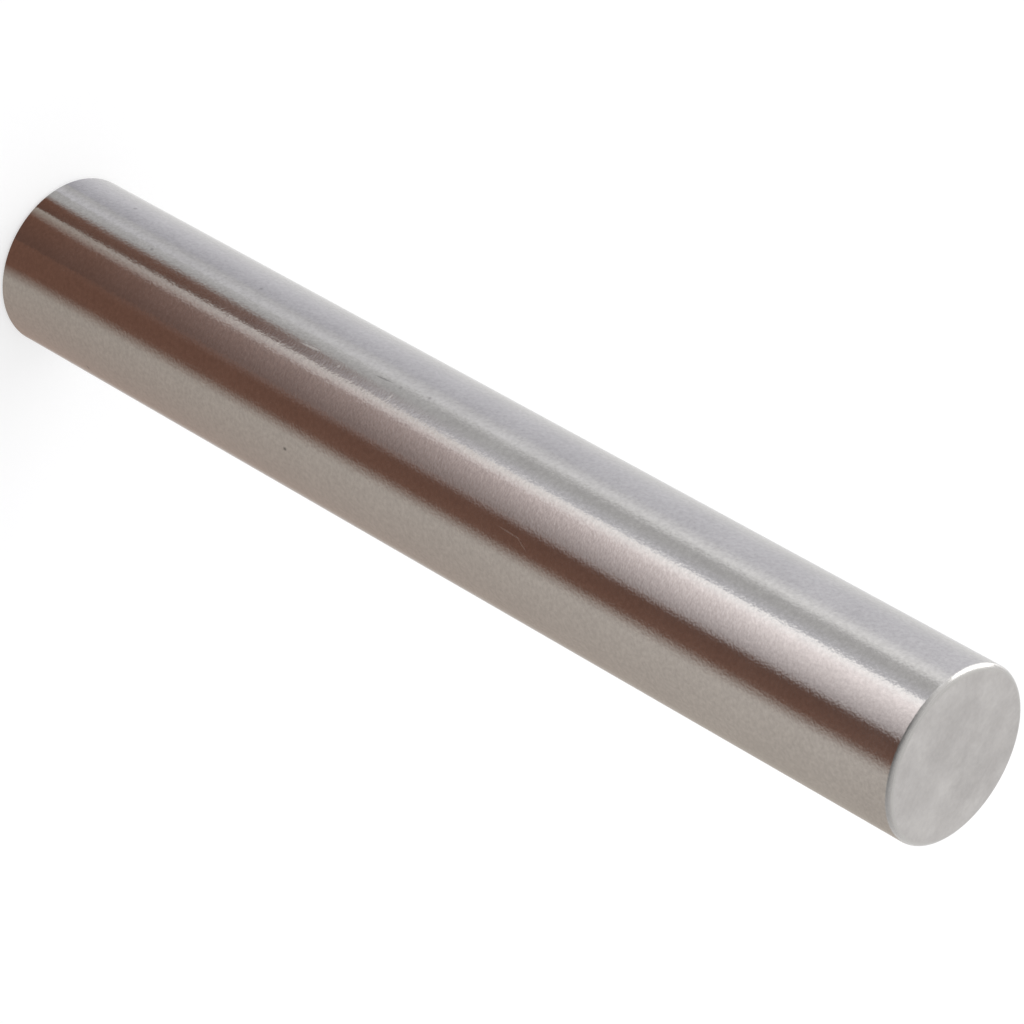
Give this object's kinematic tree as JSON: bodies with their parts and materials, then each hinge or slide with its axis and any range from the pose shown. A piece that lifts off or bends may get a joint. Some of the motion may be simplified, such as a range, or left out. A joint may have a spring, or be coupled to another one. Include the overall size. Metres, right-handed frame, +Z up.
{
  "type": "plug gauge",
  "caption": "Plain cylindrical plug gauge: a slim ground steel pin with flat, square-cut ends and finely rounded edges, used to check the size of a hole.",
  "frame": {"origin": "centre of the lower end face, on which the pin stands", "axes": "+Z up along the pin's axis, from the lower end face to the upper one; X and Y are any two directions across it, because the pin is round"},
  "size_m": [0.0076, 0.0076, 0.0508],
  "materials": {
    "ground_steel": "ground"
  },
  "bodies": {
    "root": {"gauge_pin": "ground_steel"}
  },
  "joints": []
}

§ Instruction
Emit the full listing verbatim.

§ Output for this task
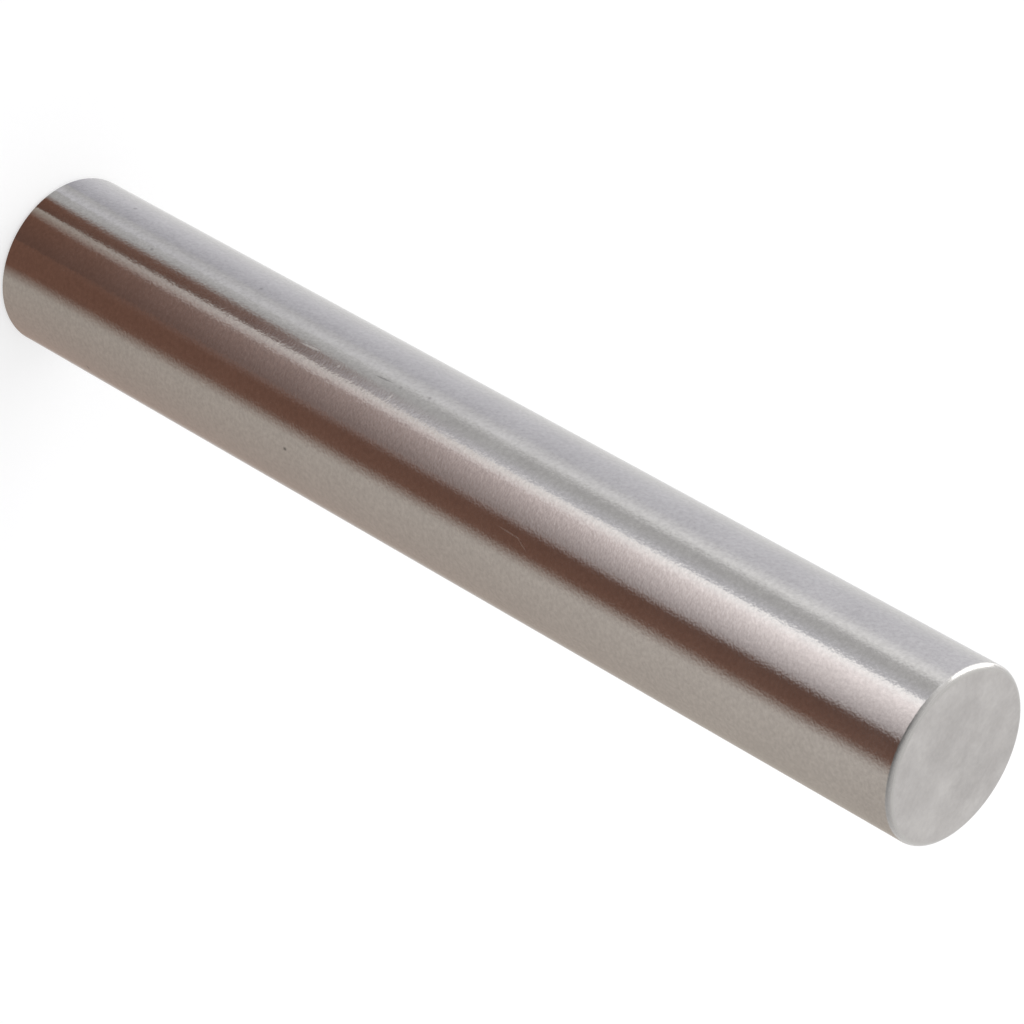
Give this object's kinematic tree as JSON: bodies with their parts and materials, then each hinge or slide with its axis and any range from the pose shown. A piece that lifts off or bends may get a joint. Some of the motion may be simplified, such as a range, or left out. A joint may have a spring, or be coupled to another one. Include the overall size. Metres, right-handed frame, +Z up.
{
  "type": "plug gauge",
  "caption": "Plain cylindrical plug gauge: a slim ground steel pin with flat, square-cut ends and finely rounded edges, used to check the size of a hole.",
  "frame": {"origin": "centre of the lower end face, on which the pin stands", "axes": "+Z up along the pin's axis, from the lower end face to the upper one; X and Y are any two directions across it, because the pin is round"},
  "size_m": [0.0076, 0.0076, 0.0508],
  "materials": {
    "ground_steel": "ground"
  },
  "bodies": {
    "root": {"gauge_pin": "ground_steel"}
  },
  "joints": []
}